═══ The input ═══

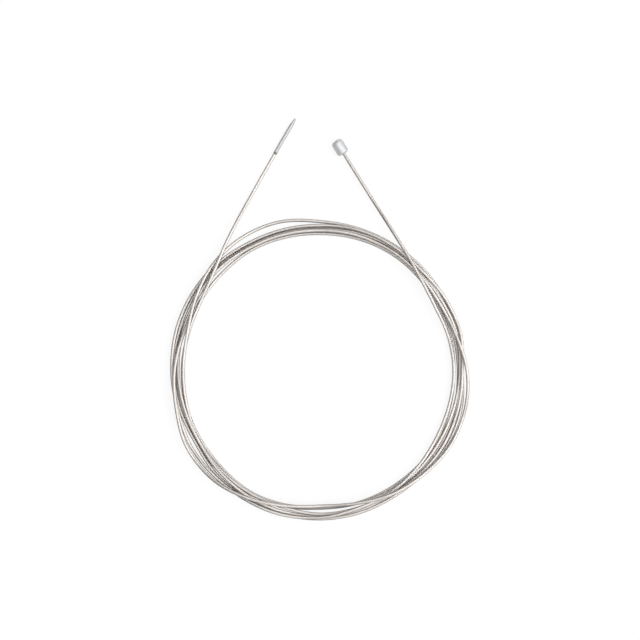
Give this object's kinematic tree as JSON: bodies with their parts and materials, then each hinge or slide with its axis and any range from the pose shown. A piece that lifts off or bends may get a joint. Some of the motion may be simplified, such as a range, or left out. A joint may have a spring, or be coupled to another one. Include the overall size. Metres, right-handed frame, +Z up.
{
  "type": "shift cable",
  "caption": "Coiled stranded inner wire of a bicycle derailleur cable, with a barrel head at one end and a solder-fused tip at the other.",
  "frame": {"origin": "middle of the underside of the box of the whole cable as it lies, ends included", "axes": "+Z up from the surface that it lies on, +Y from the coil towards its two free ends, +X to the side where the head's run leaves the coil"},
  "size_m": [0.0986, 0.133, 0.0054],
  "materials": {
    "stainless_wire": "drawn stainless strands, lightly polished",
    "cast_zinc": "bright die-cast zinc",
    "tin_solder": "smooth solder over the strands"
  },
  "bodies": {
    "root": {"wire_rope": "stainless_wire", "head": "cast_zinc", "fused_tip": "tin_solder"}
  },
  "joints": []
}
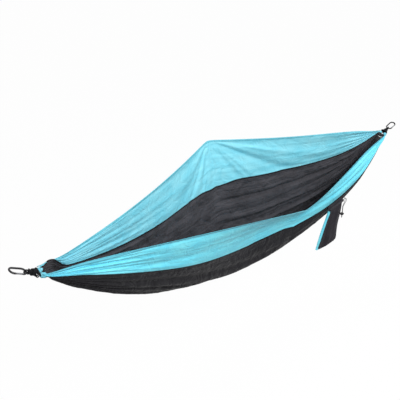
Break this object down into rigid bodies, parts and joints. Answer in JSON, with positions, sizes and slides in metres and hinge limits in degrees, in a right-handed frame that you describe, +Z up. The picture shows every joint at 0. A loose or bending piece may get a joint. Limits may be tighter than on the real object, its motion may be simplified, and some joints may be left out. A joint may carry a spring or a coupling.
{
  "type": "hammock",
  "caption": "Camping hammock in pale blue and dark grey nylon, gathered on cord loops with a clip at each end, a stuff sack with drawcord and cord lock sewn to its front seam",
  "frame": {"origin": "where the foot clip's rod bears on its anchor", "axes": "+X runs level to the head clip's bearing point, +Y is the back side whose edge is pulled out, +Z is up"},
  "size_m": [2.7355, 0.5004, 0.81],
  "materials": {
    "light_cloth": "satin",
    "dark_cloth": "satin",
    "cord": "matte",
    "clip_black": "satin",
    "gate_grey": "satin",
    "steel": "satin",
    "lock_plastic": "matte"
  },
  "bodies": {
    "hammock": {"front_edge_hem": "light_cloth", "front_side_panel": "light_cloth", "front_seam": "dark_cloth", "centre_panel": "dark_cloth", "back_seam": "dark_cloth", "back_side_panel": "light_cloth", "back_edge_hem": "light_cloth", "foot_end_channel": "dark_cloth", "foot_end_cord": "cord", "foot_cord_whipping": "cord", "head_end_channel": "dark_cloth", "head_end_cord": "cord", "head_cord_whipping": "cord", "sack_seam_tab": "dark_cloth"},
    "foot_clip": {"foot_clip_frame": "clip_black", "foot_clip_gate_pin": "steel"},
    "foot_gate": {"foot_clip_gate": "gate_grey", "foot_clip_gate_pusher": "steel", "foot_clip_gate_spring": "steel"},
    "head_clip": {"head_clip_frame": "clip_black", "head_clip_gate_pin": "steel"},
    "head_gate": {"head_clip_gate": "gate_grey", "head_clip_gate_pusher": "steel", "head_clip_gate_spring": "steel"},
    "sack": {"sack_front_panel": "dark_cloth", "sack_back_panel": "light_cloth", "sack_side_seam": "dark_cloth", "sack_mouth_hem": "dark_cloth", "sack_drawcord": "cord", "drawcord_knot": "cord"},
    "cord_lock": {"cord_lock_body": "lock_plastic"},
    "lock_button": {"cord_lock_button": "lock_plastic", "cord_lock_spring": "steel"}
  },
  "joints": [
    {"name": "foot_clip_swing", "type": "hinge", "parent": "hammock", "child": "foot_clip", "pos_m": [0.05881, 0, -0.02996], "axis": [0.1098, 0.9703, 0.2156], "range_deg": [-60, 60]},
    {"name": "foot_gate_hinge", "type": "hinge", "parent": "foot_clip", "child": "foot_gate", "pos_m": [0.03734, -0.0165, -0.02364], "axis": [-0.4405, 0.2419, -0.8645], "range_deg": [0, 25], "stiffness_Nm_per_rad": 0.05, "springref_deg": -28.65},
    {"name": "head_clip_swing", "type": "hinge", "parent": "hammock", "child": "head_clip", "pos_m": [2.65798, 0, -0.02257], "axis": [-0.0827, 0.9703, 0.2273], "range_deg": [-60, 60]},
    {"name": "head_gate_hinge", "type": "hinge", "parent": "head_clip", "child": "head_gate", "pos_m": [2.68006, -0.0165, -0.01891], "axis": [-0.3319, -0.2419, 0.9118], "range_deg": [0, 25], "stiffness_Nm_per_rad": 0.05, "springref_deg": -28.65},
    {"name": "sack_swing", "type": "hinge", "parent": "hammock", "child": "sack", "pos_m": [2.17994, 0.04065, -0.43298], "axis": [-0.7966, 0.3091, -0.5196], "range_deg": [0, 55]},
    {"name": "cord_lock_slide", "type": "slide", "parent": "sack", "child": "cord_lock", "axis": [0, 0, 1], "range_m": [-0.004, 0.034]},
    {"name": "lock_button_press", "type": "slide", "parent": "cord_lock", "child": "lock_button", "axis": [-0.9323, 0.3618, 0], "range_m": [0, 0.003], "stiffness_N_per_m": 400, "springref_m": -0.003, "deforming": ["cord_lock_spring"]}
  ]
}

═══
═══ The input ═══

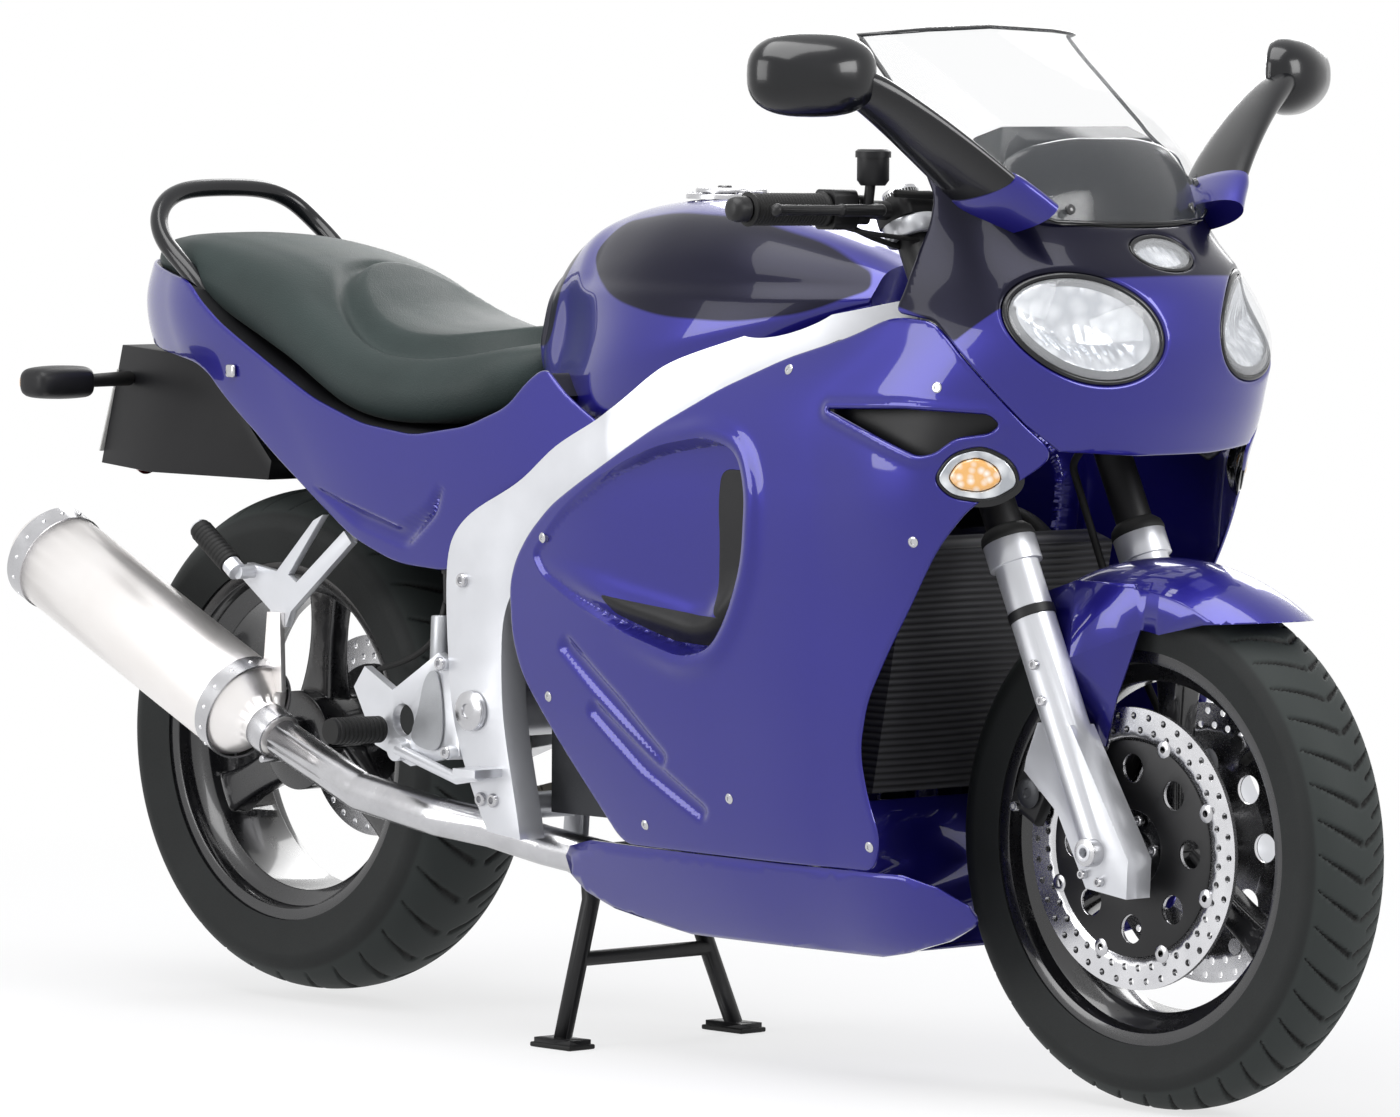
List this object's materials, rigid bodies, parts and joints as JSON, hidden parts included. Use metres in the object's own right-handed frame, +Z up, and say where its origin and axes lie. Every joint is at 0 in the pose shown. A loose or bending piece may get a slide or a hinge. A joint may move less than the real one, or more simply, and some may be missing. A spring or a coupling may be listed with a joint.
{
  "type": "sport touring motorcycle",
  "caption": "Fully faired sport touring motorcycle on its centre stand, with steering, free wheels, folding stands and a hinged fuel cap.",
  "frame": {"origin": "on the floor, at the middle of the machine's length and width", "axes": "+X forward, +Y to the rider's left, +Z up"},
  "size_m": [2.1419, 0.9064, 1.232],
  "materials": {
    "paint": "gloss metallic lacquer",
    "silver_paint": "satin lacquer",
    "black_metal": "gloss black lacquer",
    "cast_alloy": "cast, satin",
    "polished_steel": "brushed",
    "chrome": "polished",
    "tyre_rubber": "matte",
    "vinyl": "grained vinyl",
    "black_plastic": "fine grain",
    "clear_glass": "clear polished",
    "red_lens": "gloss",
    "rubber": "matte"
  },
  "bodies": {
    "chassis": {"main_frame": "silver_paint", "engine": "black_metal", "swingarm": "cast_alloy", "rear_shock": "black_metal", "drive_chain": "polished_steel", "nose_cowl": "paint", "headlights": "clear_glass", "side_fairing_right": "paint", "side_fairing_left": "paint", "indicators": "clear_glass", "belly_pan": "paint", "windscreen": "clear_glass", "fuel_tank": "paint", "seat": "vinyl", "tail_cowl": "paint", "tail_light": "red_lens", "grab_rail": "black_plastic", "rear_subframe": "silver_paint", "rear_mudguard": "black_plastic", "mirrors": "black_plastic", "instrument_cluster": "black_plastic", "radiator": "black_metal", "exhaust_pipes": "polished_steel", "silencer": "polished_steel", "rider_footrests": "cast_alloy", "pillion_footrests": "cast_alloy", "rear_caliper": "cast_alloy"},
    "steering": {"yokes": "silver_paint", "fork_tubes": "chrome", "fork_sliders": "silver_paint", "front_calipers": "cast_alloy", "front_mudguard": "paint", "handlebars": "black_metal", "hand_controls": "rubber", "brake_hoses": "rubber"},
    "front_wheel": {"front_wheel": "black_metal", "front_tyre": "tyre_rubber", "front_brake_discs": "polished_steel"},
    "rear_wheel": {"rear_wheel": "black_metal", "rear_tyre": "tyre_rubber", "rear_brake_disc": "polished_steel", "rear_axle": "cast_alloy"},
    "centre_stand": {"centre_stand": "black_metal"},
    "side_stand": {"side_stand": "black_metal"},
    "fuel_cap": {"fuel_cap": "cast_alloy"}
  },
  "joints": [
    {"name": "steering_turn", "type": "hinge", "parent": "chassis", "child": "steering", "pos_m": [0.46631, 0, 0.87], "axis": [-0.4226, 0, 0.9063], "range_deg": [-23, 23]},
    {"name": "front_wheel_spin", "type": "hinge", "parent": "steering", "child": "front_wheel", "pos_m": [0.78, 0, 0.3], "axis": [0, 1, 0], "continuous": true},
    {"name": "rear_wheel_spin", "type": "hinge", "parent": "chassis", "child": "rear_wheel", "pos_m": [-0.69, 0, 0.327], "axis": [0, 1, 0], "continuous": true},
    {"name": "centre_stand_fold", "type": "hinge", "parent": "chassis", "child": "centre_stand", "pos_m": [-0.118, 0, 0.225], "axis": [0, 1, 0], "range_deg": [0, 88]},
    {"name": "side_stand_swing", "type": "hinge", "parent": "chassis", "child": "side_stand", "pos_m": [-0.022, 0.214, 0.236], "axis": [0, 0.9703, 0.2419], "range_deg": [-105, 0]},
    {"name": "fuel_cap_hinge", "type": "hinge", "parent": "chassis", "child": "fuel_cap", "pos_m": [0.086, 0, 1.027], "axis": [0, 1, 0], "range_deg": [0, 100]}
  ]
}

═══
═══ The input ═══

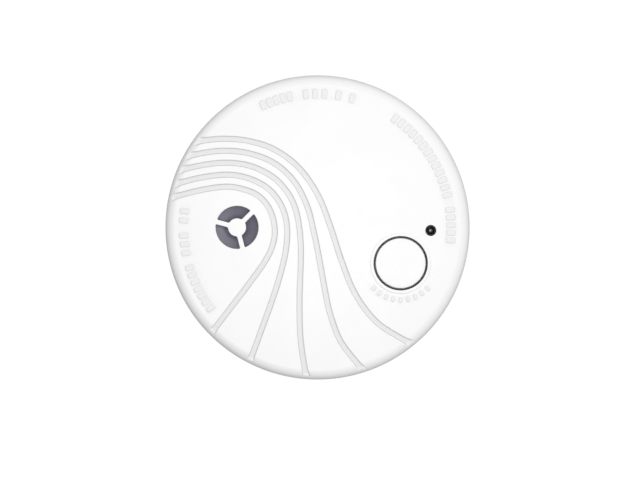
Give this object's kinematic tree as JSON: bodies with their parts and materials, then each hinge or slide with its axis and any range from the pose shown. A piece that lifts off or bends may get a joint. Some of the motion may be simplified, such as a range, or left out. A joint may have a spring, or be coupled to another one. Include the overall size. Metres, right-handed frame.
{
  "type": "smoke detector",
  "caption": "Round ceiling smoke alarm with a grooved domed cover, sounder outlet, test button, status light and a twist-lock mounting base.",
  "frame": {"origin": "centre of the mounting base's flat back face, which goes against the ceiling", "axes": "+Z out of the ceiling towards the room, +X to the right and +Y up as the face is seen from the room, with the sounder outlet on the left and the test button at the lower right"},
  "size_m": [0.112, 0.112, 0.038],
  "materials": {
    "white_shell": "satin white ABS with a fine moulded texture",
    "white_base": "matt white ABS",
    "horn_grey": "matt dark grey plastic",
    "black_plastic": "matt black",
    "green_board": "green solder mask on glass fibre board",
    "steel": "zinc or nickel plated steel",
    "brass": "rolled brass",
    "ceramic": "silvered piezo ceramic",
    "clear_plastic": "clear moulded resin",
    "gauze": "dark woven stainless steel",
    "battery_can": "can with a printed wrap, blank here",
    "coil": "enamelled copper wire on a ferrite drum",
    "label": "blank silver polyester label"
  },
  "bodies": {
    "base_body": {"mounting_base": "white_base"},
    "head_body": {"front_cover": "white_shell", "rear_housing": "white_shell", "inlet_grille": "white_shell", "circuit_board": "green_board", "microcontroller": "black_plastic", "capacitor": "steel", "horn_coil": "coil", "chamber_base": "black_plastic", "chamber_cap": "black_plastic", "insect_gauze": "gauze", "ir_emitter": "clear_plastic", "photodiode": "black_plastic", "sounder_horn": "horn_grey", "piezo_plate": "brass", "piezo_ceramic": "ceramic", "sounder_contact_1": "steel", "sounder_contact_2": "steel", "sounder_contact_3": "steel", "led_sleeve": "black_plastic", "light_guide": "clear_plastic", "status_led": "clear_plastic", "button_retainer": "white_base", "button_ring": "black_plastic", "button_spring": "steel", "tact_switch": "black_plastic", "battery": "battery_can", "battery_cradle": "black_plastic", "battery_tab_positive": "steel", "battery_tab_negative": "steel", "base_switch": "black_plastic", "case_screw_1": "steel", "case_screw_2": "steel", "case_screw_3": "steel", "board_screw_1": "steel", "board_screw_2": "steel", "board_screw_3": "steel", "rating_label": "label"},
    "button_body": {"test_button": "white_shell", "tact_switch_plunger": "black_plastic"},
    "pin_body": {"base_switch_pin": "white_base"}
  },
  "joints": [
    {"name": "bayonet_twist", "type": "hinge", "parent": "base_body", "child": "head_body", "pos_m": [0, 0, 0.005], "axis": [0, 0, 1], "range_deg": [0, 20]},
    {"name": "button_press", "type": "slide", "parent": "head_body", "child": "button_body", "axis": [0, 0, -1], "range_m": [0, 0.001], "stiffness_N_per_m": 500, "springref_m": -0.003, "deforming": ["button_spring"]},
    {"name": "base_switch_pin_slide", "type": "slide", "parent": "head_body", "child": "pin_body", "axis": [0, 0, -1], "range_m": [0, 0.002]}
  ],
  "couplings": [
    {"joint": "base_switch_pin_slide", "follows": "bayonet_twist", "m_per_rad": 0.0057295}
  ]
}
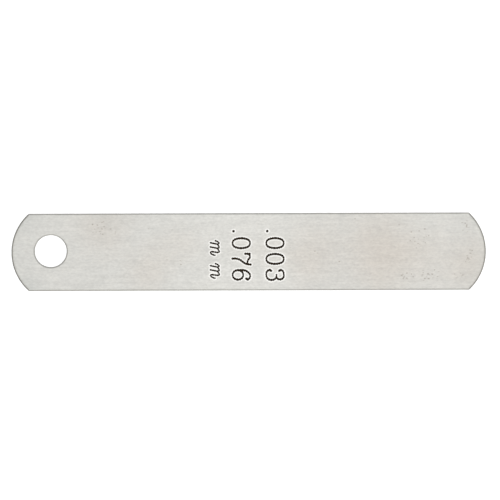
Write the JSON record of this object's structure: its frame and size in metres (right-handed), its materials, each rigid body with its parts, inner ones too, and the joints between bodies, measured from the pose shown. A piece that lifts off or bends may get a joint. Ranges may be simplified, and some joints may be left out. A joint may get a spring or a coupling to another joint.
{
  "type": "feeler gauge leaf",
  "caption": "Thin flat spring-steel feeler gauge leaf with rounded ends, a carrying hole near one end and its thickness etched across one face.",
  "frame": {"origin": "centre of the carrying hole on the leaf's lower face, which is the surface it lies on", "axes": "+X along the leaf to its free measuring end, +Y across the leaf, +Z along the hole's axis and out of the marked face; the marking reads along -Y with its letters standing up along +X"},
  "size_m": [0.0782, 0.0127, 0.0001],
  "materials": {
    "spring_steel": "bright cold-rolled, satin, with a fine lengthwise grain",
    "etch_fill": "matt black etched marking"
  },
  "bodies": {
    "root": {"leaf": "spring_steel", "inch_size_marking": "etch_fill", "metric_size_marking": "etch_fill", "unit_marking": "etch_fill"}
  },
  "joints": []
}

═══

#### What you should do
Across the material above, count every line holding "then" and write down only the number.

#### Completed task
2